Making sure that Fido has the appropriate amount of daily exercise goes hand in hand with maintaining a healthy weight and overall health. However, this doesn't only mean making sure Fido gets enough exercise, but also making sure your dog is over-exercised. Both a lack of and an excess of exercise have direct correlations with hip dysplasia. Luckily, they are both also easily avoidable. If you are unsure about the appropriate amount of exercise that your individual dog needs be sure to speak with your veterinarian.
Feed Specific Formulated Dog Food
Additionally, if you have a large breed puppy it is important to keep their skeletal health in mind from an early age. Feeding your puppy a specifically formulated diet will not only give them a head start on healthy joint development, but can also prevent excessive growth or growing too quickly, both of which lead to hip dysplasia.

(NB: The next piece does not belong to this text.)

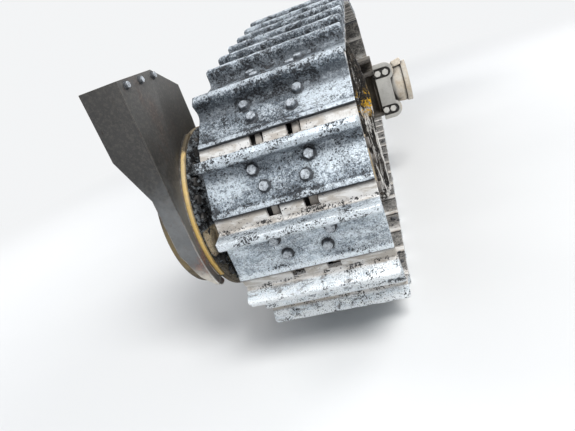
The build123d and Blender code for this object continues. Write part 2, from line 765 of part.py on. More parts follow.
def rail_distance(x, z, a, b):
    length = hypot(b[0] - a[0], b[1] - a[1])
    share = ((x - a[0]) * (b[0] - a[0]) + (z - a[1]) * (b[1] - a[1])) / length**2
    share = min(max(share, 0), 1)
    return hypot(x - a[0] - share * (b[0] - a[0]), z - a[1] - share * (b[1] - a[1]))


# Carrier rollers under the top run, each on a bracket on the frame's inboard side
SPAN_LINKS = (LINK_COUNT + 1 - len(sprocket_pins() + forward_pins(IDLER_FORWARD))) // len(TOP_SPANS)
CARRIER_PINS = {"rear": PINS[-SPAN_LINKS], "front": PINS[-2 * SPAN_LINKS]}
BRACKET_INNER = SIDE_RAIL_INNER + FIT_GAP
BRACKET_OUTER = BRACKET_INNER + CARRIER_BRACKET_WIDTH
for name, (place, _) in CARRIER_PINS.items():
    up = carrier_height(place)
    with BuildPart() as carrier_roller:
        add_turned(
            [
                (-RAIL_OUTER, 0),
                (-RAIL_OUTER, CARRIER_TREAD_RADIUS),
                (-RAIL_INNER + CARRIER_FLANGE_FOOT, CARRIER_TREAD_RADIUS),
                (-RAIL_INNER + CARRIER_FLANGE_CREST, CARRIER_FLANGE_RADIUS),
                (RAIL_INNER - CARRIER_FLANGE_CREST, CARRIER_FLANGE_RADIUS),
                (RAIL_INNER - CARRIER_FLANGE_FOOT, CARRIER_TREAD_RADIUS),
                (RAIL_OUTER, CARRIER_TREAD_RADIUS),
                (RAIL_OUTER, CARRIER_SHAFT_RADIUS),
                (BRACKET_OUTER, CARRIER_SHAFT_RADIUS),
                (BRACKET_OUTER, 0),
            ],
            place,
            up,
        )
    save(carrier_roller, f"carrier_roller_{name}")
    with BuildPart() as carrier_bracket:
        half = CARRIER_BRACKET_LENGTH / 2
        add_slab(
            [
                (place - half, FRAME_TOP),
                (place + half, FRAME_TOP),
                (place + CARRIER_NECK_HALF, up + CARRIER_NECK_HALF),
                (place - CARRIER_NECK_HALF, up + CARRIER_NECK_HALF),
            ],
            BRACKET_INNER,
            BRACKET_OUTER,
        )
        with BuildSketch(side_plane(BRACKET_OUTER)) as clamp_bore:
            with Locations((place, up)):
                Circle(CARRIER_SHAFT_RADIUS + FIT_GAP)
        extrude(amount=CARRIER_BRACKET_WIDTH, mode=Mode.SUBTRACT)
    save(carrier_bracket, f"carrier_bracket_{name}")


# Rock guards beside the rollers and short guides at both ends
def guard_outline(rear, length, top, bottom):
    front = rear + length
    return [(rear, top), (front, top), (front - GUARD_SLOPE, bottom), (rear + GUARD_SLOPE, bottom)]


GUARD_SIDES = both_sides(SIDE_RAIL_OUTER, SIDE_RAIL_OUTER + GUARD_THICKNESS)
ROLLERS_MIDDLE = (ROLLER_PLACES[0] + ROLLER_PLACES[-1]) / 2
GUARD_REAR = ROLLERS_MIDDLE - ROLLER_GUARD_LENGTH / 2
for label, (low, high) in zip(("roller_guard_inner", "roller_guard_outer"), GUARD_SIDES):
    with BuildPart() as roller_guard:
        outline = guard_outline(GUARD_REAR, ROLLER_GUARD_LENGTH, ROLLER_GUARD_TOP, ROLLER_GUARD_BOTTOM)
        add_slab(outline, low, high)
    save(roller_guard, label)

GUIDE_PLACES = {
    "chain_guides_rear": GUARD_REAR - GUIDE_GAP - GUIDE_LENGTH,
    "chain_guides_front": GUARD_REAR + ROLLER_GUARD_LENGTH + GUIDE_GAP,
}
for label, start in GUIDE_PLACES.items():
    with BuildPart() as chain_guides:
        for low, high in GUARD_SIDES:
            outline = guard_outline(start, GUIDE_LENGTH, ROLLER_GUARD_TOP, ROLLER_GUARD_BOTTOM)
            add_slab(outline, low, high)
    save(chain_guides, label)

# Arm from the frame out past the shoes, open to the rear, with the trunnion ball on its end plate
ARM_REAR = TRUNNION_FORWARD - ARM_LENGTH / 2
ARM_FRONT = TRUNNION_FORWARD + ARM_LENGTH / 2
with BuildPart() as trunnion_arm:
    add_slab(
        [
            (ARM_REAR, ARM_BOTTOM),
            (ARM_FRONT, ARM_BOTTOM),
            (ARM_FRONT, ARM_TOP),
            (ARM_REAR, ARM_TOP),
            (ARM_REAR, ARM_TOP - ARM_PLATE),
            (ARM_FRONT - ARM_WEB, ARM_TOP - ARM_PLATE),
            (ARM_FRONT - ARM_WEB, ARM_SHELF),
            (ARM_REAR, ARM_SHELF),
            (ARM_REAR, ARM_SHELF - ARM_PLATE),
            (ARM_FRONT - ARM_WEB, ARM_SHELF - ARM_PLATE),
            (ARM_FRONT - ARM_WEB, ARM_BOTTOM + ARM_PLATE),
            (ARM_REAR, ARM_BOTTOM + ARM_PLATE),
        ],
        -CAP_PLATE_INNER,
        -FRAME_HALF_WIDTH,
    )
    add_slab(
        box_points(ARM_REAR + ARM_END_REAR, ARM_FRONT, ARM_BOTTOM, ARM_END_TOP),
        -CAP_PLATE_INNER,
        -CAP_PLATE_INNER + ARM_PLATE,
    )
save(trunnion_arm, "trunnion_arm")

with BuildPart() as trunnion_ball:
    ball_plane = axle_plane(TRUNNION_FORWARD, TRUNNION_HEIGHT)
    with BuildSketch(ball_plane) as ball_half:
        with BuildLine():
            meet = (BALL_RADIUS**2 - NECK_RADIUS**2) ** 0.5
            far_end = (-BALL_OUTBOARD - BALL_RADIUS, 0)
            crown_point = (-BALL_OUTBOARD, BALL_RADIUS)
            neck_root = (-BALL_OUTBOARD + meet, NECK_RADIUS)
            ThreePointArc(far_end, crown_point, neck_root)
            Polyline(neck_root, (-CAP_PLATE_INNER, NECK_RADIUS), (-CAP_PLATE_INNER, 0), far_end)
        make_face()
    revolve(axis=cross_axis(TRUNNION_FORWARD, TRUNNION_HEIGHT))
save(trunnion_ball, "trunnion_ball")

# Space in both socket halves for the ball and its neck
SEAT_RADIUS = BALL_RADIUS + FIT_GAP
NECK_SPACE = NECK_RADIUS + NECK_RELIEF
SOCKET_INNER = CAP_PLATE_INNER + FIT_GAP


def cut_ball_seat():
    with Locations((AXLE_X + TRUNNION_FORWARD, TRACK_Y - BALL_OUTBOARD, AXLE_HEIGHT + TRUNNION_HEIGHT)):
        Sphere(SEAT_RADIUS, mode=Mode.SUBTRACT)
    with BuildSketch(side_plane(-CAP_PLATE_INNER)) as neck_hole:
        with Locations((TRUNNION_FORWARD, TRUNNION_HEIGHT)):
            Circle(NECK_SPACE)
    extrude(neck_hole.sketch, amount=BALL_OUTBOARD - CAP_PLATE_INNER, mode=Mode.SUBTRACT)


# Half of the turned housing, ahead of the ball or behind it
def add_housing_half(direction):
    profile = [(-OUTBOARD_REACH, 0), (-SOCKET_INNER, 0)] + [(-out, radius) for out, radius in HOUSING]
    with BuildSketch(axle_plane(TRUNNION_FORWARD, TRUNNION_HEIGHT)) as section:
        with BuildLine():
            polygon(profile)
        make_face()
    middle = (AXLE_X + TRUNNION_FORWARD, TRACK_Y, AXLE_HEIGHT + TRUNNION_HEIGHT)
    revolve(section.sketch, axis=Axis(middle, (0, direction, 0)), revolution_arc=180)


# Rear cap: an upright plate with a bolt lobe at each end, on half of the housing
CAP_FACE = TRUNNION_FORWARD - CAP_PLATE_REAR
PLATE_LOW = TRUNNION_HEIGHT - CAP_PLATE_DROP
PLATE_HIGH = TRUNNION_HEIGHT + CAP_PLATE_RISE
LOBE_MIDDLE = CAP_PLATE_LOBE - LOBE_RADIUS
LOBE_EXIT = (LOBE_RADIUS**2 - (CAP_PLATE_WAIST - LOBE_MIDDLE) ** 2) ** 0.5
UPPER_LOBE = PLATE_HIGH - LOBE_RADIUS
LOWER_LOBE = PLATE_LOW + LOBE_RADIUS
with BuildPart() as trunnion_cap:
    add_housing_half(-1)
    with BuildSketch(axle_plane(CAP_FACE, 0)) as cap_plate:
        with BuildLine():
            upper_exit = (-CAP_PLATE_WAIST, UPPER_LOBE - LOBE_EXIT)
            lower_exit = (-CAP_PLATE_WAIST, LOWER_LOBE + LOBE_EXIT)
            Polyline((-LOBE_MIDDLE, PLATE_LOW), (-SOCKET_INNER, PLATE_LOW), (-SOCKET_INNER, PLATE_HIGH))
            Line((-SOCKET_INNER, PLATE_HIGH), (-LOBE_MIDDLE, PLATE_HIGH))
            ThreePointArc((-LOBE_MIDDLE, PLATE_HIGH), (-CAP_PLATE_LOBE, UPPER_LOBE), upper_exit)
            Line(upper_exit, lower_exit)
            ThreePointArc(lower_exit, (-CAP_PLATE_LOBE, LOWER_LOBE), (-LOBE_MIDDLE, PLATE_LOW))
        make_face()
    extrude(amount=CAP_PLATE_THICKNESS)
    with BuildSketch(axle_plane(CAP_FACE, 0)) as pockets:
        with Locations((-POCKET_END, UPPER_LOBE), (-POCKET_END, LOWER_LOBE)):
            Circle(POCKET_RADIUS)
        pocket_length = POCKET_END - SOCKET_INNER
        pocket_middle = -SOCKET_INNER - pocket_length / 2
        with Locations((pocket_middle, UPPER_LOBE), (pocket_middle, LOWER_LOBE)):
            Rectangle(pocket_length, 2 * POCKET_RADIUS)
    extrude(amount=POCKET_DEPTH, mode=Mode.SUBTRACT)
    cut_ball_seat()
save(trunnion_cap, "trunnion_cap")

# Front half of the socket, whose front face carries the push arm
with BuildPart() as push_arm_socket:
    add_housing_half(1)
    add_slab(
        box_points(
            TRUNNION_FORWARD,
            TRUNNION_FORWARD + SOCKET_LENGTH,
            TRUNNION_HEIGHT - SOCKET_HALF_HEIGHT,
            TRUNNION_HEIGHT + SOCKET_HALF_HEIGHT,
        ),
        -HOUSING[-2][0],
        -SOCKET_INNER,
    )
    cut_ball_seat()
save(push_arm_socket, "push_arm_socket")

# Pad on the frame that the equalizer bar rests on
with BuildPart() as equalizer_pad:
    with BuildSketch(top_plane(FRAME_TOP)) as pad:
        with Locations((PAD_FORWARD, 0)):
            Rectangle(PAD_LENGTH, PAD_WIDTH)
    extrude(amount=PAD_HEIGHT)
save(equalizer_pad, "equalizer_pad")

# Diagonal brace from the frame back to the pivot beside the final drive
BOSS_OUTER = INBOARD_REACH - PIVOT_WIDTH
PIVOT_WALL_START = (PIVOT_BORE_RADIUS + PIVOT_RADIUS) / 2
with BuildPart() as diagonal_brace:
    with BuildSketch(top_plane(BRACE_BOTTOM)) as brace:
        with BuildLine():
            polygon(
                [
                    (BRACE_REAR, FRAME_HALF_WIDTH),
                    (BRACE_FRONT, FRAME_HALF_WIDTH),
                    (PIVOT_FORWARD + BRACE_WIDTH, INBOARD_REACH),
                    (PIVOT_FORWARD + PIVOT_WALL_START, INBOARD_REACH),
                    (PIVOT_FORWARD + PIVOT_WALL_START, BOSS_OUTER),
                ]
            )
        make_face()
    extrude(amount=BRACE_TOP - BRACE_BOTTOM)
    pivot_up = (BRACE_TOP + BRACE_BOTTOM) / 2
    with BuildSketch(side_plane(INBOARD_REACH)) as boss:
        with Locations((PIVOT_FORWARD, pivot_up)):
            Circle(PIVOT_RADIUS)
    extrude(amount=PIVOT_WIDTH)
    with BuildSketch(side_plane(INBOARD_REACH)) as pivot_bore:
        with Locations((PIVOT_FORWARD, pivot_up)):
            Circle(PIVOT_BORE_RADIUS)
    extrude(amount=PIVOT_WIDTH, mode=Mode.SUBTRACT)
save(diagonal_brace, "diagonal_brace")
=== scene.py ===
import itertools
import json
import math

import bmesh
import bpy
import numpy as np
from mathutils import Matrix, Vector


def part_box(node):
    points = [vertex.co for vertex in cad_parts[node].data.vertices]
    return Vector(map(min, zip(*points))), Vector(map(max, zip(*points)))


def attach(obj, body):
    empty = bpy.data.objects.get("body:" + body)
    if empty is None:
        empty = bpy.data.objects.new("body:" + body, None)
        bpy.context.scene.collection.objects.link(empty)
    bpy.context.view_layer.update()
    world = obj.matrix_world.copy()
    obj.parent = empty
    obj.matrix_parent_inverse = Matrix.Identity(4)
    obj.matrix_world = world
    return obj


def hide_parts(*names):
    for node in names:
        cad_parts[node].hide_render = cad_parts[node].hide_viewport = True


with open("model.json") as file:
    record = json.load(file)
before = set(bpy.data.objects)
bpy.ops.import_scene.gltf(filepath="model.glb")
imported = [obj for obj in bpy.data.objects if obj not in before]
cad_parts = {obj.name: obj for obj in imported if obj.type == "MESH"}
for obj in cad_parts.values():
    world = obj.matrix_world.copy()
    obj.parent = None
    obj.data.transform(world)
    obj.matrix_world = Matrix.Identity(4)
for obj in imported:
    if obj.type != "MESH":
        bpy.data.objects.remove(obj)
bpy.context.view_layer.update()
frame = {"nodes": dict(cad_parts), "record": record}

# Sizes are millimetres from the sprocket's axis and the middle of the track,
# with +X forward, +Y inboard and +Z up. Meshes are made in metres in the frame.
MM = 0.001
LINK_PITCH = 228.6
LINKS_ON_SPROCKET = 7
SPROCKET_TEETH = 25
LINK_COUNT = 41
LINK_SEAT = 76.0
LINK_RAIL = 62.0
SHOE_PLATE = 19.0
SHOE_HALF_WIDTH = 305.0
GROUSER_HEIGHT = 72.0
# Top run from the idler back: mean tilt of each span, and the tilt added by its sag, in degrees
TOP_SPANS = [(7.66, 0.3), (0.0, 1.2), (-7.66, 0.0)]
RUNNING_GAP = 0.5
IDLER_TREAD = 375.0

AXLE = Vector(next(m["pos_m"] for m in frame["record"]["mounts"] if m["name"] == "machine_flange"))
SHOE_LOW, SHOE_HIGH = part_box("track_shoes")
TRACK_MIDDLE = (SHOE_LOW.y + SHOE_HIGH.y) / 2
ORIGIN = np.array((AXLE.x, TRACK_MIDDLE, AXLE.z))


def span(node):
    """Lowest and highest corner of a node, in millimetres from the sprocket's axis."""
    low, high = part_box(node)
    return (np.array(low) - ORIGIN) / MM, (np.array(high) - ORIGIN) / MM


def middle(node):
    low, high = span(node)
    return (low + high) / 2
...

Furthermore, if you own a puppy at a higher risk of developing hip dysplasia it is important to make sure that they are being fed an appropriate amount of food. One study of puppies at high risk for hip dysplasia found that 2/3 of the puppies that were allowed to eat as much as they wanted went on to develop hip dysplasia. Conversely, only 1/3 of the puppies who were fed measured meals went on to develop the disease.
Another study of at-risk puppies showed that overweight German Shephard puppies were nearly twice as likely to develop hip dysplasia compared to their healthy weight counterparts.
Also, as we previously mentioned, implementing a specifically formulated supplement to your dogs diet can prove to do wonders for their joint health. Supplements such as glucosamine can help prevent arthritis and hip dysplasia and dogs that are at a higher risk of the diseases. Studies have also found that supplements designed it for joint health can also reduce the symptoms associated with hip dysplasia.
Screen Breeding Dogs
Finally, if you are breeding large breed dogs, it is important to take the necessary steps to prevent hereditary hip dysplasia. Advancements in science now allow breeders to be able to screen their dogs for the disease. The Orthopedic Foundation for Animals (OFA) has health testing that allows for breeders to know the condition of their dogs' hips before breeding them in order to prevent the hereditary disease from being passed onto puppies.
Prognosis For Dogs With Hip Dysplasia
When the disease is diagnosed in the early stages and a treatment plan is established, most dogs with hip dysplasia lead full, active lives. For this reason, among others, it is extremely important to get an accurate diagnosis from your veterinarian if you feel that your dog may have the disease. Chances are, with treatment and lifestyle changes, your dog will be able to continue living their best life.
Hip Dysplasia in Dogs: A Final Thought
At the end of the day, no one said that being a doting pet parent was going to be easy. In fact, recognizing that your beloved furry companion is in pain can be extremely hard for a pet parent. In many cases, hip dysplasia cannot be entirely prevented. However, by being able to recognize the early clinical signs of the disease, dog owners can ensure that they are able to act appropriately and in a timely manner in order to prevent any rapid progression.